Please remember that this is a purely demonstrative analysis, and some of the choices, like the 200km buffer are expressly simplistic. Other factors could come into play when choosing a shop location like the revenue generated by some customers. And here it comes the second beauty of Oracle Spatial Studio, we can export datasets as GeoJSON or CSV and include them in Data Visualization.
For example I can export the data of
TEST_CUSTOMERS_NOT_WITHIN_DISTANCE from Spatial Studio and include then in a Data Visualization Project blending them with the Sales related to the same customers.
I can now focus not only on the customer's position but also on other metrics like
Sales Amount that I may have in other datasets. For another example of Oracle Spatial Studio and Data Visualization interoperability check out this video from Oracle Analytics Senior Director Philippe Lions.

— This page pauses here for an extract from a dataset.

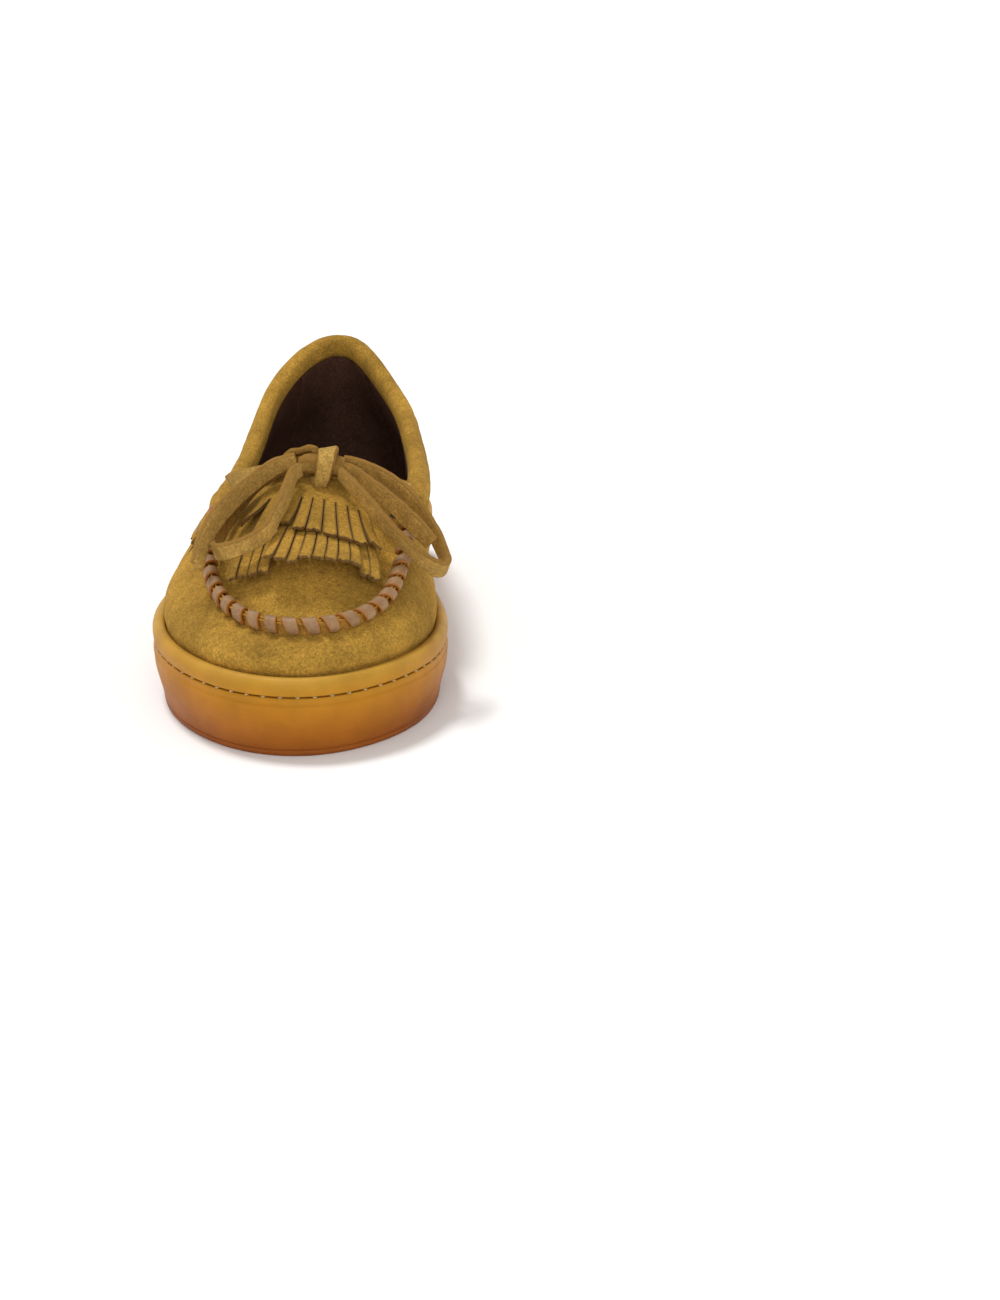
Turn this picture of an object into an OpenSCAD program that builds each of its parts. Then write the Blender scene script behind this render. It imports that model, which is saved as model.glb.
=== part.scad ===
// Kiltie moccasin on a stitched cup sole, right foot.
// Toe towards -Y, inner (medial) side towards +X, +Z up, origin on the ground under the middle.

/* [Sole] */
// Length of the cup sole, heel to toe
sole_l = 272; // [250:1:295]
// Width of the cup sole at the ball of the foot
sole_w = 104; // [96:1:112]
// Thickness of the outsole under the foot
outsole_t = 6; // [4:0.5:8]
// Thickness of the sole's side wall at the lip
rim_t = 4.4; // [3.6:0.1:5]
// How far the sole's bottom edge is drawn in
bottom_inset = 3; // [1:0.5:4]
// Depth of the stitch groove under the lip
groove_d = 1.3; // [1.2:0.1:1.8]

/* [Upper] */
// Thickness of the suede
suede_t = 1.6; // [1.2:0.1:1.8]
// Thickness of the leather lining
lining_t = 0.9; // [0.7:0.1:1.0]
// Thickness of the heel stiffener
stiffener_t = 1.2; // [0.8:0.1:1.3]
// Share of the wall's height where the collar band starts
collar_from = 0.57; // [0.54:0.01:0.62]
// Radius of the collar's padded roll
collar_r = 3.2; // [2.8:0.1:3.6]
// Rise of the apron's dome over its seam
dome_h = 14.5; // [11:0.5:17]

/* [Lacing and fringe] */
// Number of lace wraps round the apron seam
wraps = 24; // [18:1:30]
// Width of one fringe strip
strip_w = 5; // [4:0.5:6]
// Width of the flat suede lace
lace_w = 6; // [5:0.5:6.5]
// Thickness of the flat suede lace
lace_t = 2.2; // [1.6:0.1:2.4]

/* [Hidden] */

// Fit between neighbouring layers of one body
gap = 0.2;
// Length and width that the control points below are drawn at
drawn = [104, 272];
// Inset of the upper's outer face from the sole's outline, at the lip
wall_inset = rim_t + gap;
// Sides of a full circle on small round solids
$fn = 32;

// Control points of closed loops, from the back of the heel along the inner side to the toe
sole_points = [
    [0, 141], [24, 136], [37, 114], [37, 86], [34, 54], [35, 19], [41, -15], [48, -50], [49, -85],
    [40, -117], [14, -142], [-17, -137], [-41, -107], [-51, -71], [-51, -36], [-46, -2],
    [-42, 29], [-40, 60], [-39, 91], [-27, 129]
];
top_points = [
    [0, 120, 96.5], [9, 111.5, 92.5], [18.5, 92, 84], [28, 68, 76], [33, 34, 70], [37, 1, 67],
    [37, -30, 65], [36.5, -58, 56], [36, -87, 47], [31, -112, 40], [8, -125, 38], [-15.5, -113, 39],
    [-26.5, -87, 45], [-29.5, -59, 52], [-29.5, -31, 61], [-27, -8, 63], [-26, 20, 64], [-25, 52, 70],
    [-23.5, 79, 80], [-13.5, 107, 92]
];
lip_heights = [30, 29, 27.5, 26, 25, 24.5, 24.5, 25, 26, 27, 26.5, 27, 27.5, 27.5, 27, 26, 25, 25,
    26.5, 29];
// Swell of the wall, near its foot and near its top
low_swell = [3.5, 2.5, 2, 1.5, 1.5, 1.5, 2, 2.5, 2.5, 2.5, 2.5, 2.5, 2.5, 2.5, 2.5, 2, 1.5, 2, 3, 3.5];
high_swell = [1, 0.8, 0.6, 1, 0.5, 1, 2, 5, 7, 7, 6.5, 7, 7, 6, 3.5, 1.5, 0.5, 0.6, 0.8, 1];

// Loop parameters where pieces meet: 0 is the back of the heel, 0.5 the toe
seam_toe = 0.508;
seam_medial = 0.305;
seam_lateral = 0.725;
strip_medial = 0.333;
strip_lateral = 0.672;
strip_lean = 0.018;
strip_du = 0.005;
counter_medial = 0.088;
counter_lateral = 0.912;
counter_lean = 0.04;

// Middle of the bow's knot, and half its size
knot_at = [9, -61.5, 81];
knot_half = [4, 5.2, 5.4];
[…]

Spatial analytics made easy: this is the focus of Oracle Spatial Studio. Before spatial queries were locked down at database level with limited access from an analyst point of view. Now we have a visual tool with a simple GUI (in line with OAC) that easily enables spatial queries for everybody!
But this is only the first part of the story: the combination of capabilities achievable when mixing Oracle Spatial Studio and Oracle Analytics Cloud takes any type of analytics to the next level!